Мой приятель из озерной компании, с которой я собирался совершить двухнедельное путешествие на лодках, пытался возразить, но Ф. Г. перебила его:
– Боже, как я вам завидую! Вы на воде можете быть месяцами! И никого не видеть и не слышать! Если бы вы знали, как мне порой хочется избавиться от окружения, любого. Особенно такого, какое в этом санатории! Горничная мне говорит:
– О, мадам, вы не знаете, какие гостьи у нас отдыхают! Они делают «а-а» в биде!
Мы рассмеялись, а приятель неожиданно попросил:
– Фаина Георгиевна, расскажите, как вы стали актрисой?
С лица Ф. Г. сразу сбежала улыбка.
– Я не стала. Есть три профессии – врач, педагог и актер, которыми нужно родиться. Я не могу точно сказать, когда я ощутила себя актрисой, но все мои детские воспоминания связаны с актерством, с попытками играть, изображать, перевоплощаться. Именно эти попытки доставляли мне удовольствие, даже наслаждение, а не какие-нибудь настольные игры или вышивание, которое я терпеть не могла.
Помню, с каким восторгом я изображала странниц, которых видела на кухне у нашей стряпухи. Туда нам, детям, ходить запрещалось, но я обожала сидеть за столом вместе со старухами, идущими в Афон на богомолье, слушать их рассказы и есть пирожки с картофелем, печенные в подсолнечном масле, – до сих пор помню их запах!
А потом, повязав темный платочек, я ходила сгорбившись по комнатам и просила всех родных спросить меня, куда я иду, – все для того, чтобы произнести единственную фразу моей первой роли:
– В Афон иду, матушка, в Афон – на богомолье! Помню, меня хвалили и относились к моим странницам всерьез. Зато другая моя роль не вызвала у родных никакого энтузиазма.

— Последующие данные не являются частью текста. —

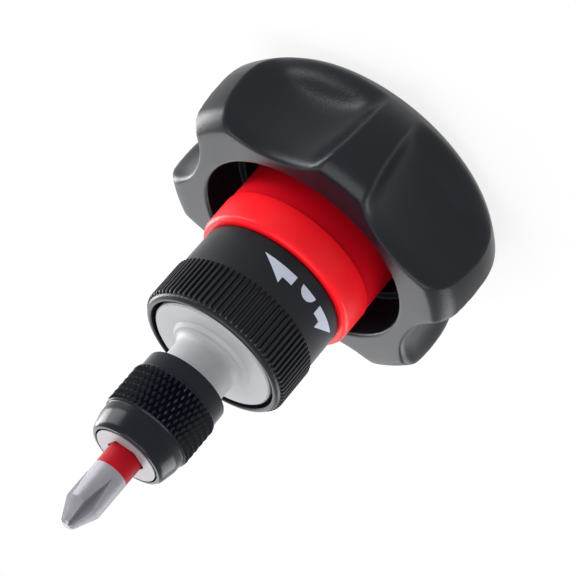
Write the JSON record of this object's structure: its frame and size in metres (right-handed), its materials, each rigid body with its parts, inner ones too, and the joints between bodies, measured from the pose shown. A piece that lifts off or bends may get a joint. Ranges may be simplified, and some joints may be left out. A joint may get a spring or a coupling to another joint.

Недалеко от нашего дома была закусочная – монополька, как ее называли, – там торговали водкой в розлив и на вынос – водочная торговля всегда была монополией государства. Я любила устроиться где-нибудь в стороне и наблюдать за посетителями монопольки. Я запоминала их фразы, интонации, манеры, их песни и однажды, к ужасу родных, разлеглась под столом в гостиной и, выругавшись трехэтажным матом, который я, конечно, безбожно исказила, ибо не понимала ни одного слова из произнесенных, стала распевать песню, слышанную у монопольки. До конца допеть ее мне не удалось: мама, как человек решительный, надавала мне по губам, отец, помню, только долго говорил со мной.
Позже, опять же отец, которого я обожала, заметив восторг, охвативший меня на представлении бродячего кукольника, привез мне Петрушку, с которым я фантазировала спектакли, – это тоже была одна из моих первых ролей.

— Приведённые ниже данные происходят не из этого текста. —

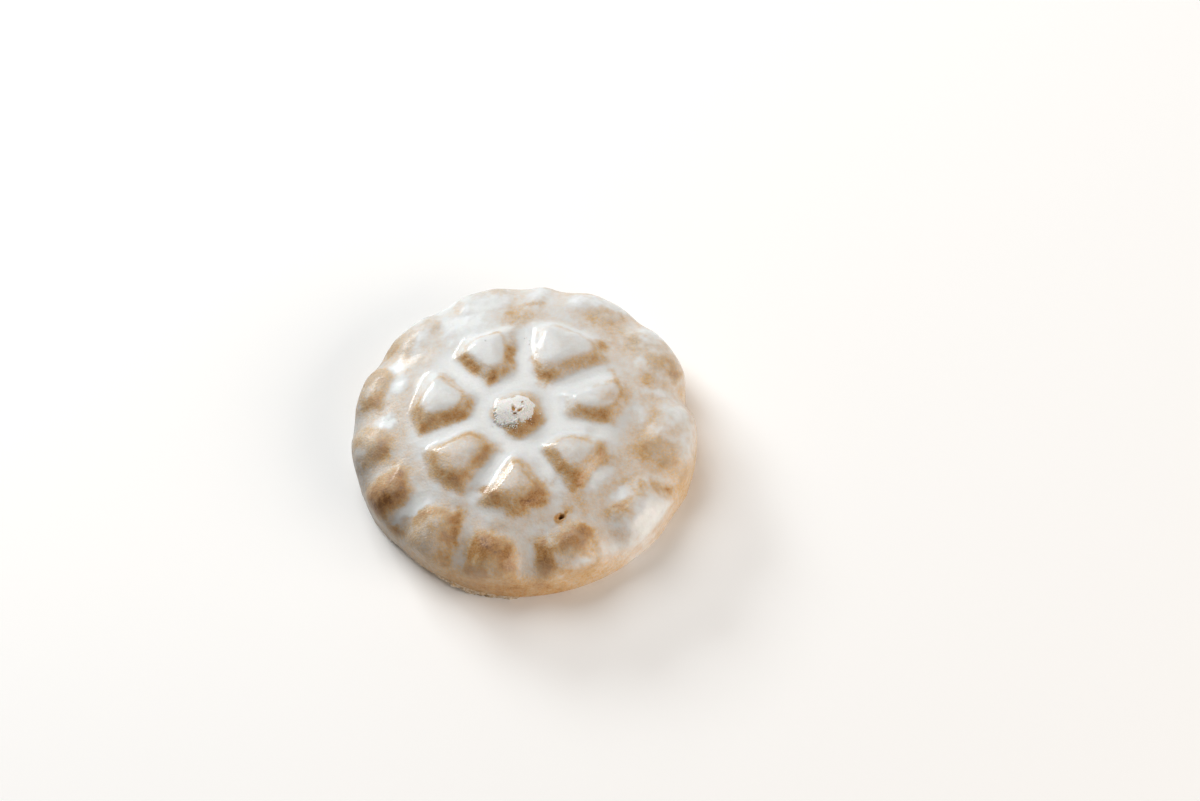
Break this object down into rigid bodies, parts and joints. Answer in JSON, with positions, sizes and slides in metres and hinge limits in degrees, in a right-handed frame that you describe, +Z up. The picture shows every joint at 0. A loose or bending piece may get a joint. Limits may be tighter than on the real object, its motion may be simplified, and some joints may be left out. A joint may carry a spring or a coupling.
{
  "type": "glazed gingerbread cookie",
  "caption": "Round moulded gingerbread cookie with raised bosses under a thin white sugar glaze, flat underneath.",
  "frame": {"origin": "centre of the flat base, under the middle of the cookie's own box", "axes": "+Z up out of the moulded top, square to the flat base; -Y is the side that faced the viewer"},
  "size_m": [0.0696, 0.0698, 0.0176],
  "materials": {
    "glazed_gingerbread": "satin"
  },
  "bodies": {
    "root": {"cookie": "glazed_gingerbread"}
  },
  "joints": []
}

Роли окружали меня со всех сторон. Училась я отвратительно. Математику считала ненужной и бесполезной. Все эти купцы, купившие десять аршин сукна подешевле и продававшие затем почти каждый аршин по другой цене, вызывали у меня тоску и ненависть. Но когда я увидела, как работает наш управляющий, как он, надев очки, вписывает что-то в гроссбух и отстукивает на счетах, задачник вдруг ожил для меня. Раздобыв очки, я превращалась в управляющего, в купца, приказчика – я отсчитывала на счетах количество купленного мною сукна, бормоча под нос, подсчитывала расход и приход. Это было безумно интересно, потому что это была уже не я, и я понимала, что моего героя не могут не волновать все эти сукна, аршины, рубли и копейки…
В день рождения Ф. Г., 27 августа, из какого-то маленького литовского поселка я послал ей поздравительную телеграмму. В Москве меня уже ждала открытка, помеченная 27/VIII:
«Милый Глебун, меня так тронула Ваша добрая и торжественная телеграмма, что мне захотелось тут же Вас благодарить. Не нашла нормальной открытки, пишу на кретинах. (На открытке изображены двое латышей в национальных костюмах, танцующих что-то фольклорное, с улыбками идиотов.)
Ах, Глеб! Какой грустный день. Сегодня надо мной усердно упражнялся «трудящий» на баяне. Подбирал вальс «На сопках Маньчжурии».
Я надеюсь увидать Вас раньше, чем прибудут кретины. Рада буду увидеться, очень по Вас соскучилась. Привет Вашему семейству. Обнимаю. Ваша Ф. Р.».